Haven’t we all had enough of Michele Bachmnann and other extreme tea partiers and Republicans? They made it safe for wealthy Americans and corporations to continue to rake in the money without investing anything back into America.

They complain about socialism, but seem to sanction socialism for the wealthy and the wealthiest. During all the years of the Bush tax cuts for the wealthiest, the economy did poorly and tanked. Particularly after ignoring any kind of regulation on banks and investment firms. Not to mention pulling us into two wars for which they failed to make a payment plan.

The only other question I have is: Why are any Americans still believing their mumbo jumbo?

Vivienne Lenk

Beaver Cove

Mandating prayer

The Bangor Daily New is entirely justified and correct in questioning Gov. Paul LePage’s endorsement of government mandated prayer and fasting proposed by Texas Gov. Rick Perry.

The Letters to the Editor (“Prayer Clarification” and “US Has Christian Roots” June 30-31, 2011) criticizing this position illustrates once again the persistent and erroneous stance of the evangelical religious right in our nation. They completely ignore the separation of church and state, a policy declared by our nation’s founders and through which our nation has become unique and great. They fail to note that nowhere in our Constitution do we find references to formal Christian prayer, Christianity, Jesus, heaven or hell, etc. This fact represents a thoughtful and deliberate decision by our Founding Fathers.

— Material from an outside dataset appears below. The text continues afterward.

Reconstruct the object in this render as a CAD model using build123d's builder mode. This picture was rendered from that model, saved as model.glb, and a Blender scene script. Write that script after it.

A Day of Prayer proclaimed by the state violates the separation of government and religion. Furthermore, it ignores the fact that nearly 20 percent of our population are agnostics, freethinkers, secular humanists or have no active affiliation with any church group. Another almost 15 percent have religious beliefs that are non-Christian. We are in no way a “Christian” nation.

Prayer is fine, only don’t tell us when, how or where to pray, or the nature of the prayer. The last significant time this happened, innocent people were burned at the stake. The lesson is simple: Keep thy religion to thyself.